Taleban urges women to stay home because fighters have not been trained to respect them

Burqa-clad women shopping at a market area in Kabul on Aug 23, 2021, following the Taliban's military takeover of the country. PHOTO: AFP

NEW YORK (NYTIMES) - When the Taleban were last in power, Afghan women were generally not allowed to leave their homes except under certain narrowly defined conditions. Those who did risked being beaten, tortured or executed.

In the nine days since the Taleban swept back into control, its leaders have insisted that this time will be different. Women, they say, will be allowed to work. Girls will be free to attend school. At least, within the confines of their interpretation of Islam.

But early signs have not been promising, and that pattern continued on Tuesday (Aug 24) with a statement from a Taleban spokesman that women should stay home, at least for now.

Why? Because some of the militants have not yet been trained not to hurt them, he explained.

Spokesman Zabihullah Mujahid called it a "temporary" policy intended to protect women until the Taleban could ensure their safety.

"We are worried our forces who are new and have not been yet trained very well may mistreat women," Mr Mujahid said. "We don't want our forces, God forbid, to harm or harass women."

Mr Mujahid said that women should stay home "until we have a new procedure", and that "their salaries will be paid in their homes".

His statement echoed comments from Mr Ahmadullah Waseq, the deputy of the Taleban's cultural affairs committee, who told The New York Times this week that the Taleban had "no problem with working women", as long as they wore hijabs.

But, he said: "For now, we are asking them to stay home until the situation gets normal. Now it is a military situation."

During the first years of Taleban rule, from 1996 to 2001, women were forbidden to work outside the home or even to leave the house without a male guardian. They could not attend school, and faced public flogging if they were found to have violated morality rules, like one requiring that they be fully covered. Most women wore heavy outfits called burqas.

The claim that restrictions on women's lives are a temporary necessity is not new to Afghan women. The Taleban made similar claims the last time it controlled Afghanistan, said Ms Heather Barr, the associate director of women's rights at Human Rights Watch.

"The explanation was that the security was not good, and they were waiting for security to be better, and then women would be able to have more freedom," she said. "But of course in those years they were in power, that moment never arrived - and I can promise you Afghan women hearing this today are thinking it will never arrive this time, either."

Mr Brian Castner, a senior crisis adviser at Amnesty International who was in Afghanistan until last week, said that if the Taleban intended to treat women better, it would need to retrain its forces.

"You can't have a movement like the Taleban that has operated a certain way for 25 years, and then just because you take over a government, all of the fighters and everyone in your organisation just do something differently," he said.

But, Mr Castner said, there is no indication that the Taleban intends to fulfil that or any other promises of moderation. Amnesty International has received reports of fighters going door to door with lists of names, despite their leaders' public pledges not to retaliate against Afghans who worked with the previous government.

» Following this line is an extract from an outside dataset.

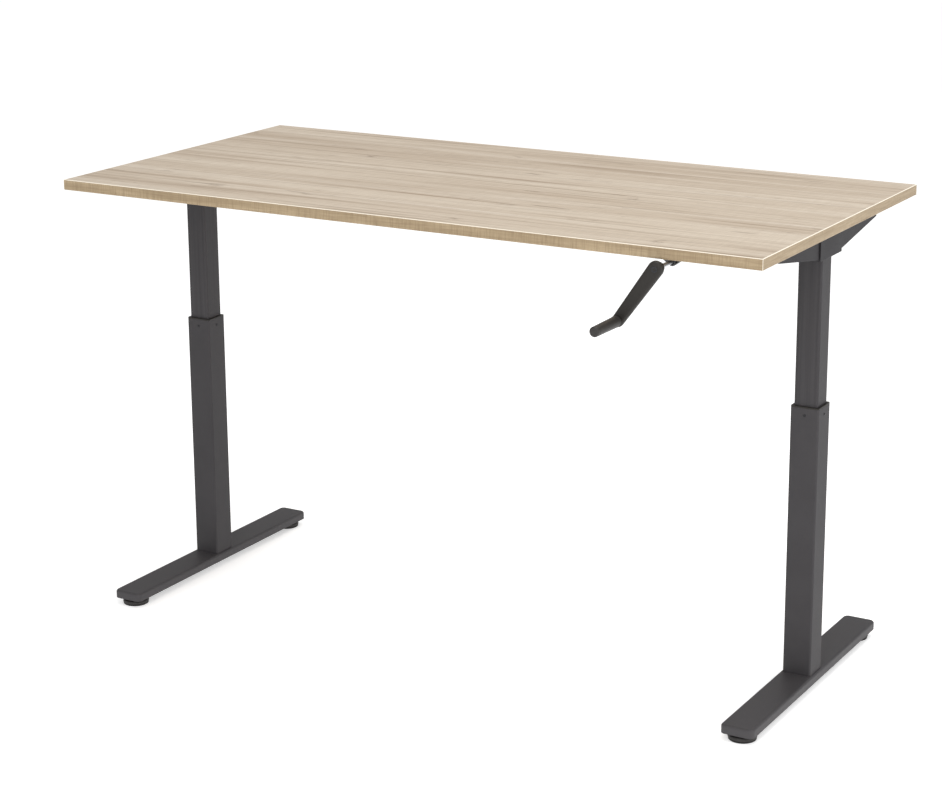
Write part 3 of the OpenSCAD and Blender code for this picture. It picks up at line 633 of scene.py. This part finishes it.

"The rhetoric and the reality are not matching at all, and I think that the rhetoric is more than just disingenuous," Mr Castner said.

"If a random Taleban fighter commits a human rights abuse or violation, that's just kind of random violence, that's one thing. But if there's a systematic going to people's homes and looking for people, that's not a random fighter that's untrained - that's a system working. The rhetoric is a cover for what's really happening."

A defaced beauty shop window display in Kabul on Aug 22, 2021. PHOTO: NYTIMES

In Kabul on Wednesday, women in parts of the city with minimal Taleban presence were going out "with normal clothes, as it was before the Taleban", said a resident named Shabaka.

But in central areas with many Taleban fighters, few women ventured out, and those who did wore burqas, said Sayed, a civil servant.

Ms Barr, of Human Rights Watch, said that in the week since the Taleban said the new government would preserve women's rights "within the bounds of Islamic law", the Afghan women she has spoken to offered the same sceptical assessment: "They're trying to look normal and legitimate. And this will last as long as the international community and the international press are still there. And then we'll see what they're really like again."

It might not take long, Ms Barr suggested.

"This announcement just highlights to me that they don't feel like they need to wait," she said.